During down time the priest and commissar - priestess should be given and told to do the duties of there officer. In only war the squad control by the players tends to often end up being the elite of the regiment. 

 

In larger battles the priest commissars and techpriests may-not be with the squad next to them, they may be 50 - 100 meters back  many scenes in no surrender Have large battles, so these specialist characters can be in the same scene and interact with the squad but have a slightly different point of view to running up to the enemy and hitting them with a stick .

 

One can not say these characters have no place in the concept of a campaign other wise they would not be in the 40k uni at all.

 

Theses characters Should be an outsider to a point, that is the duty of there job.  One can make similar arguments of why classes in dark heresy should not be played, or rogue trader. 

 

As a example I am running a Only war game at the moment with drop troopers. They have a priest with in there ranks. I let the priest do other things and bring up the point constantly that the Priest has other dutys and other people to see on the battle field . 

 

In anther group I have a Commissar and again In wider battles I bring up the point that this squad is faltering or that squad needs a heroic speak.

 

I also ask these people who play the specialists why they are following this squad in particular. This helps fill in the blanks.

 

I disagree. While sure some campiangs are perfectly good to have ogryn, priest etc. like No Surrender you mentioned some will not.  Dark Heresy had lots of classes like sororitas and grey knight for example and fact that they were in the book don't make them fit in all campaing types.

 

As for examples i was running OW Campaing when player squad was sent to investigate some ruins of abandoned hive on vibrius and i think that in this kind of campaing when most adventures take players underground ogryns would not fit. Another one i was playing when players where from frontier world in koronus expanse where ogryns was not present at all so would it make sense that one of the players will have ogryn character? And last example, players where from feral world which was rediscovered by imperium a few years ago before regiment was created, where admech was not existent. Does it make sense to have tech priest in guerilla regiment? Well if you insist sure there can one or two but in players squad? Not so much.

 

Except that the Grey Knight (a Space Marine) and the Battle Sisters were tacked on later, and kind of badly, in DH; they aren't "typical" classes.
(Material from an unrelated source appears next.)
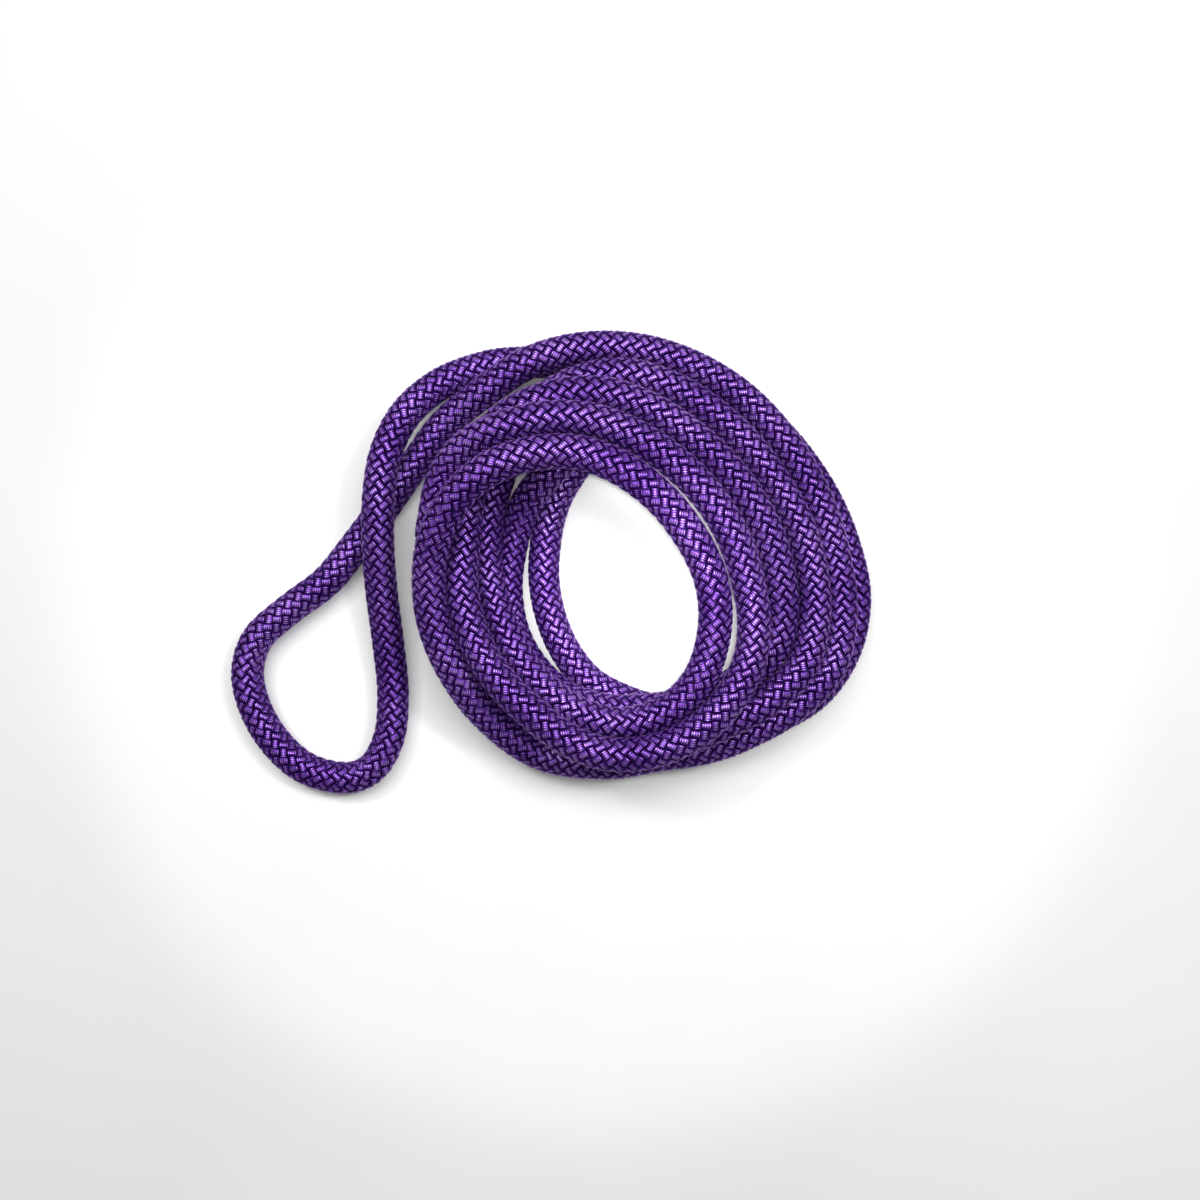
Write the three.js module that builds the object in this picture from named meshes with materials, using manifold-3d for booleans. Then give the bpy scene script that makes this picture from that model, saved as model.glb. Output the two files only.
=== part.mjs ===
// A coiled rope lying flat, with one bight drawn out of the coil. Millimetres, +Z up, floor at z = 0.
// The turns of the coil are one closed ring, the bight is one tube, and each of the two rope ends,
// which are tucked inside the coil, is built as a sheath, core strands, marker tape, sleeve and tip.
import * as THREE from 'three';
import { mergeVertices } from 'three/addons/utils/BufferGeometryUtils.js';
import Module from 'manifold-3d';

// Rope
const ROPE_R = 4.75;
const BORE_R = 4.0;
const GAP = 0.3;
const TUBE_SIDES = 12;

// Coil: a stack of turns that leans towards -X and -Y as it rises
const COIL_BASE = [33, 6];
const COIL_LEAN = [-0.66, -0.3];
const COIL_SEGMENTS = 48;
// Radius and height around the section of the ring
const COIL_PROFILE = [
  [28, 0], [62, 0], [66, 4], [66, 14], [48, 40], [43, 44], [37, 44], [32.5, 40],
];

// Bight: centre line from where the upper leg leaves the coil to where the lower leg comes back to it
const BIGHT_STEPS = 78;
const BIGHT_POINTS = [
  [-13, 62, 6.5], [-23, 59.5, 8], [-33, 55, 10], [-42, 46.5, 13], [-47.5, 35, 15.5],
  [-49.5, 23.5, 16.2], [-50.3, 11, 14.5], [-50.3, -4, 10], [-49, -20, 6.5], [-47.8, -36, 4.8],
  [-49, -49, 4.8], [-54, -58, 4.8], [-61, -61, 4.8], [-74.5, -57.8, 4.8], [-86, -46, 4.8], [-91.2, -31, 4.8],
  [-88.5, -20, 4.8], [-79, -11, 4.8], [-67.5, -2.3, 4.8], [-59.5, 7.5, 4.8], [-51.5, 18.2, 4.8],
  [-45, 27.5, 4.8], [-39.4, 35, 5.5], [-32.2, 44, 7],
];

// The two tucked ends follow one arc, the second above the first
const TAIL_CENTRE = [30, -2];
const TAIL_ARC_R = 44;
const TAIL_STEPS = 12;
const TAILS = [
  { suffix: 'a', height: 6.2, from: 113, to: 65 },
  { suffix: 'b', height: 17.3, from: 120, to: 84 },
];
// Slots in the coil's ring that the ends lie in; the lower one is open to the floor
const SLOTS = [
  { width: 13.6, bottom: -1, top: 12.8, from: 115, to: 63 },
  { width: 12.6, bottom: 10.9, top: 23.8, from: 121.5, to: 82.5 },
];

// What is inside the sheath and on the ends
const STRAND_R = 1.05;
const STRAND_RING_R = 2.4;
const STRAND_SIDES = 8;
const TAPE = { inner: 3.4, outer: 3.65, halfWidth: 0.7, angle: 30 };
const SLEEVE = { inner: 5.05, outer: 5.5, length: 14 };
const TIP = { radius: 4.55, length: 3, setback: 2.4 };

// Moves the middle of the whole part's base to the origin
const ORIGIN_SHIFT = [-0.29, -2.57, 0];

const COLORS = {
  sheath: 0x4a2391, core: 0xe9e6df, marker_tape: 0xf0c63a, end_sleeve: 0x26232b, fused_tip: 0x2a1650,
};
const ROUGHNESS = { sheath: 0.6, core: 0.8, marker_tape: 0.5, end_sleeve: 0.45, fused_tip: 0.35 };

const wasm = await Module();
wasm.setup();

const group = new THREE.Group();
group.name = 'climbing_rope';

function add(name, geometry, slot) {
  geometry.translate(...ORIGIN_SHIFT);
  const material = new THREE.MeshStandardMaterial({ color: COLORS[slot], roughness: ROUGHNESS[slot] });
  material.name = slot;
  const mesh = new THREE.Mesh(geometry, material);
  mesh.name = name;
  group.add(mesh);
}

function toManifold(geometry) {
  const bare = new THREE.BufferGeometry();
  bare.setAttribute('position', geometry.getAttribute('position').clone());
  if (geometry.index) bare.setIndex(geometry.index.clone());
  const merged = mergeVertices(bare, 1e-4);
  return new wasm.Manifold(new wasm.Mesh({
    numProp: 3,
    vertProperties: new Float32Array(merged.getAttribute('position').array),
    triVerts: new Uint32Array(merged.index.array),
  }));
}

function fromManifold(solid) {
  const mesh = solid.getMesh();
  const geometry = new THREE.BufferGeometry();
  geometry.setAttribute('position', new THREE.BufferAttribute(mesh.vertProperties, 3));
  geometry.setIndex(new THREE.BufferAttribute(mesh.triVerts, 1));
  const flat = geometry.toNonIndexed();
  flat.computeVertexNormals();
  return flat;
}

// A smooth line through the points that never comes nearer the floor than the rope's radius
class LaidCurve extends THREE.Curve {
  constructor(points) {
    super();
    this.spline = new THREE.CatmullRomCurve3(points.map((p) => new THREE.Vector3(...p)));
  }

  getPoint(t, target = new THREE.Vector3()) {
    this.spline.getPoint(t, target);
    target.z = Math.max(target.z, ROPE_R);
    return target;
  }
}

// A level arc between two compass angles, at an offset outwards and upwards from the tail's own arc
class TailCurve extends THREE.Curve {
  constructor(tail, outwards, upwards, from, to) {
    super();
    Object.assign(this, { tail, outwards, upwards, from, to });
  }

  getPoint(t, target = new THREE.Vector3()) {
    const angle = THREE.MathUtils.degToRad(this.from + (this.to - this.from) * t);
    const radius = TAIL_ARC_R + this.outwards;
    return target.set(
      TAIL_CENTRE[0] + radius * Math.cos(angle),
      TAIL_CENTRE[1] + radius * Math.sin(angle),
      this.tail.height + this.upwards,
    );
  }
}

function circle(radius, sides) {
  const points = [];
  for (let i = 0; i < sides; i += 1) {
    const angle = (2 * Math.PI * i) / sides;
    points.push(new THREE.Vector2(radius * Math.cos(angle), radius * Math.sin(angle)));
  }
  return points;
}

function sweep(outline, curve, steps, hole = null) {
  const shape = new THREE.Shape(outline);
  if (hole) shape.holes.push(new THREE.Path(hole));
  return new THREE.ExtrudeGeometry(shape, { extrudePath: curve, steps, bevelEnabled: false });
}

// Degrees of the tail's arc that a length of rope takes up
function arcDegrees(length) {
  return THREE.MathUtils.radToDeg(length / TAIL_ARC_R);
}

function coilRing() {
  const profile = [...COIL_PROFILE, COIL_PROFILE[0]].map(([r, z]) => new THREE.Vector2(r, z));
  const ring = new THREE.LatheGeometry(profile, COIL_SEGMENTS);
  ring.rotateX(Math.PI / 2);
  ring.applyMatrix4(new THREE.Matrix4().set(
    1, 0, COIL_LEAN[0], COIL_BASE[0],
    0, 1, COIL_LEAN[1], COIL_BASE[1],
    0, 0, 1, 0,
    0, 0, 0, 1,
  ));
  return ring;
}

function tailSlot({ width, bottom, top, from, to }) {
  const side = width / 2;
  const outline = [
    new THREE.Vector2(-top, -side), new THREE.Vector2(-bottom, -side),
    new THREE.Vector2(-bottom, side), new THREE.Vector2(-top, side),
  ];
  return sweep(outline, new TailCurve({ height: 0 }, 0, 0, from, to), TAIL_STEPS);
}

function addTail(tail) {
  const { suffix, from, to } = tail;
  const sheathEnd = to + arcDegrees(TIP.setback + GAP);
  const coreEnd = sheathEnd + arcDegrees(GAP);

  const sheath = new TailCurve(tail, 0, 0, from, sheathEnd);
  add(`sheath_tail_${suffix}`,
    sweep(circle(ROPE_R, TUBE_SIDES), sheath, TAIL_STEPS, circle(BORE_R, TUBE_SIDES)), 'sheath');

  for (let i = 0; i < 7; i += 1) {
    const angle = (i - 1) * (Math.PI / 3);
    const ring = i === 0 ? 0 : STRAND_RING_R;
    const strand = new TailCurve(tail, ring * Math.cos(angle), ring * Math.sin(angle), from, coreEnd);
    add(`core_strand_${suffix}_${i + 1}`, sweep(circle(STRAND_R, STRAND_SIDES), strand, TAIL_STEPS), 'core');
  }

  // The tape lies in the valley between two core strands, above and outside the middle one
  const middle = (TAPE.inner + TAPE.outer) / 2;
  const turn = THREE.MathUtils.degToRad(TAPE.angle);
  const out = new THREE.Vector2(-Math.sin(turn), Math.cos(turn));
  const along = new THREE.Vector2(Math.cos(turn), Math.sin(turn));
  const corners = [[-1, -1], [1, -1], [1, 1], [-1, 1]].map(([side, layer]) => (
    along.clone().multiplyScalar(side * TAPE.halfWidth)
      .addScaledVector(out, middle + (layer * (TAPE.outer - TAPE.inner)) / 2)
  ));
  add(`marker_tape_${suffix}`, sweep(corners, new TailCurve(tail, 0, 0, from, coreEnd), TAIL_STEPS), 'marker_tape');

  const sleeve = new TailCurve(tail, 0, 0, to + arcDegrees(SLEEVE.length), to);
  add(`end_sleeve_${suffix}`,
    sweep(circle(SLEEVE.outer, 16), sleeve, 5, circle(SLEEVE.inner, 16)), 'end_sleeve');

  // Melted and rounded end face, standing a little proud of the sleeve
  const profile = [
    [0, 0], [TIP.radius, 0], [TIP.radius, TIP.length * 0.5], [TIP.radius * 0.85, TIP.length * 0.8],
    [TIP.radius * 0.5, TIP.length * 0.95], [0, TIP.length],
  ].map(([r, y]) => new THREE.Vector2(r, y));
  const tip = new THREE.LatheGeometry(profile, 16);
  const end = new TailCurve(tail, 0, 0, from, to);
  const start = end.getPoint(1 - TIP.setback / end.getLength());
  const direction = end.getPoint(1).sub(start).normalize();
  tip.applyQuaternion(new THREE.Quaternion().setFromUnitVectors(new THREE.Vector3(0, 1, 0), direction));
  tip.translate(start.x, start.y, start.z);
  add(`fused_tip_${suffix}`, tip, 'fused_tip');
}

const slots = SLOTS.map((slot) => toManifold(tailSlot(slot)));
const coil = slots.reduce((solid, slot) => solid.subtract(slot), toManifold(coilRing()));
add('rope_coil', fromManifold(coil), 'sheath');
add('rope_bight', sweep(circle(ROPE_R, TUBE_SIDES), new LaidCurve(BIGHT_POINTS), BIGHT_STEPS), 'sheath');
TAILS.forEach(addTail);

export default group;
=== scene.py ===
"""A coiled climbing rope with one bight pulled out, lying on a pale floor, seen from straight above."""
import math

import bpy
import numpy as np
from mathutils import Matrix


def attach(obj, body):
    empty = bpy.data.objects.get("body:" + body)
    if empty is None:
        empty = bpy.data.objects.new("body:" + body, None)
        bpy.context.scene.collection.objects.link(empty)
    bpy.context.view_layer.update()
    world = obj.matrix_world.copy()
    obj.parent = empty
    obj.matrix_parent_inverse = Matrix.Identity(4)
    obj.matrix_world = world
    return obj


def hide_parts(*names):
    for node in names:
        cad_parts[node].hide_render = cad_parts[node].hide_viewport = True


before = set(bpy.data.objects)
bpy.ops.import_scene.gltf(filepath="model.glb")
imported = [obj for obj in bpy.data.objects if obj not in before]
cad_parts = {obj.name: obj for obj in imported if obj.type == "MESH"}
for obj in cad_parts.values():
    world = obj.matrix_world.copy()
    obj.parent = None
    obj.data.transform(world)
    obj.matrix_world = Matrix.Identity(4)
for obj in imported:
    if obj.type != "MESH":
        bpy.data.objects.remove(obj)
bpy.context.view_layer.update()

MM = 0.001

# ---------------------------------------------------------------- camera

CAMERA_PLACE = (0.01371, -0.01057, 0.310)
SENSOR_WIDTH = 36.0
LENS = 30.66


def make_camera():
    data = bpy.data.cameras.new("camera")
    data.sensor_width = SENSOR_WIDTH
    data.lens = LENS
    data.clip_start = 0.01
    data.clip_end = 20.0
    camera = bpy.data.objects.new("camera", data)
    camera.location = CAMERA_PLACE
    bpy.context.collection.objects.link(camera)
    bpy.context.scene.camera = camera


# ---------------------------------------------------------------- the rope's route, in millimetres

ROPE_DIAMETER = 9.5
FLOOR_HEIGHT = 4.78  # the lowest height of the rope's centreline
PART_ORIGIN = np.array([-0.29, -2.57, 0.0])  # what part.mjs adds to every point of the route
ROUTE_STEP = 4.0
CURVE_STEPS = 24  # points worked out between two points that are given

# The pile of turns leans: its axis is at PILE_BASE at the height LEAN_START, and moves by PILE_LEAN for
# each millimetre above that.
LEAN_START = 5.0
PILE_BASE = np.array([34.0, 8.0])
PILE_LEAN = np.array([-0.75, -0.4])

# The tucked ends follow one arc of this centre and radius. Angles are anticlockwise from +X.
TAIL_CENTRE = np.array([30.0, -2.0])
TAIL_RADIUS = 44.0
TAIL_STEP = 8  # degrees between its points
TAIL_A = {"height": 6.2, "first": 65, "last": 113}
TAIL_B = {"height": 17.3, "first": 120, "last": 84}

# The turns in the order of the rope. A point is a compass direction in degrees, clockwise from +Y, then
# the distance from the pile's axis and the height of the rope's centre.
FIRST_TURN = [
    (-60, 36, 4.8), (-90, 36.5, 4.8), (-120, 40.5, 4.8), (-150, 46.5, 4.8), (-180, 50, 4.8),
    (-195, 55, 4.8), (-210, 60, 4.8), (-225, 62.5, 4.8), (-240, 61.5, 4.8), (-255, 58, 4.8),
    (-270, 53, 4.8), (-300, 47.5, 4.8), (-330, 48, 4.8), (-360, 53, 4.8), (-372, 57, 4.8),
]
UPPER_TURNS = [
    (-45, 68.4, 11.5), (-24, 64.6, 15.5), (0, 60.4, 16.5),
    (30, 55, 15.5), (60, 52, 14.5), (90, 55, 14.5), (120, 62, 14.5), (150, 58.5, 13.5), (180, 60.5, 8),
    (210, 70, 7.5), (240, 56.5, 22), (270, 49, 29), (300, 42.5, 36.5), (330, 39.5, 40.5), (360, 37, 40),
    (390, 33, 38.5), (420, 30.5, 36), (450, 32, 34), (480, 34.8, 31), (510, 39.5, 27), (540, 43, 24),
    (570, 43, 20.5), (600, 44, 16.5), (630, 47, 13.5), (660, 49.5, 14.5), (690, 53, 20), (720, 54.5, 22.5),
    (750, 49.5, 21.5), (780, 47, 20), (810, 50.5, 19.5), (840, 55.6, 20), (870, 51.5, 21), (900, 53.5, 17.5),
    (930, 59, 10), (960, 63, 8.5), (990, 57, 17), (1005, 52, 24.5), (1020, 53, 27), (1050, 48.5, 35),
    (1080, 45, 36.5), (1110, 40, 34.5), (1140, 37.7, 32), (1170, 38.6, 29.5), (1200, 45.5, 29.5),
    (1230, 49, 30.5), (1260, 48, 30), (1290, 43.5, 28), (1320, 45, 24.5), (1350, 46.5, 22.5),
    (1365, 49, 19.5), (1380, 53, 17), (1410, 51.5, 28), (1440, 50.5, 30.5), (1470, 44.8, 28.5),
    (1500, 42.4, 26), (1530, 43.9, 23.5), (1560, 47.5, 20.5), (1590, 44.5, 15.5), (1620, 44, 14.5),
    (1650, 48.5, 11.5), (1680, 52, 5.5), (1710, 45.5, 6.5), (1740, 38.5, 13),
]
TURN_STEP = 15  # degrees between the points worked out from them
TURN_FINENESS = 0.5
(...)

It isn't too common, that I know of, to have any "regular" occupation be "out of place" in an Inquisitor's unit; certainly, you can list specific Inquisitors (Puritan Ordo Hereticus) or missions, but they all, for the most part, fit in with it. IMO, the biggest problem with the Specialists in this game is the conception of some, right or not, that this is just supposed to be a game of grunts, nameless soldiers with nothing but their adamantium balls and the Commissar's bolt pistol going up against the worst the universe has to throw at Mankind, intent on its extermination. None of the other games are presented with this emphasis, and I'm not even sure I believe Only War is, to some extent, but the IG can field squads of troops, and those squads can be joined by Priests, Psykers, Commissars, and Tech-Priests, if the TT player feels like it (usually in an effort to give their Specialist more Wounds), so this game says "yes you can." Maybe you think this is the 40k game not meant for special sowflakes, or "other" kinds of characters, but the game is presented to have both, and once you are Veterans, some of it doesn't even seem hard to grasp. Ogryns and Ratlings aren't as easy to fit in, using my cutch of the TT, but they don't feel anymore out of place to me then the Inquisitor's retinue Sniper (NOT the Vindicare!), or the Astartes Assault Marine, each in a squad of otherwise ranged attackers, who work as a unit.

 

I, for one, don't have any problem with any of the classes in Only War, regarding their use in a squad. Certainly, some don't fit as cleanly into everything super-smooth, but I'd never say "NO Psykers! NO Priests! NO Mechanincus! Only grunts." I could have as much trouble lumping an Operator into a squad, sometimes, with my interpretation of what an Operator does. Oh well, to each their own, I suppose. So long as the rule of fun is followed, and if you are going to limit things, letting the players know ahead of time, then that's fine.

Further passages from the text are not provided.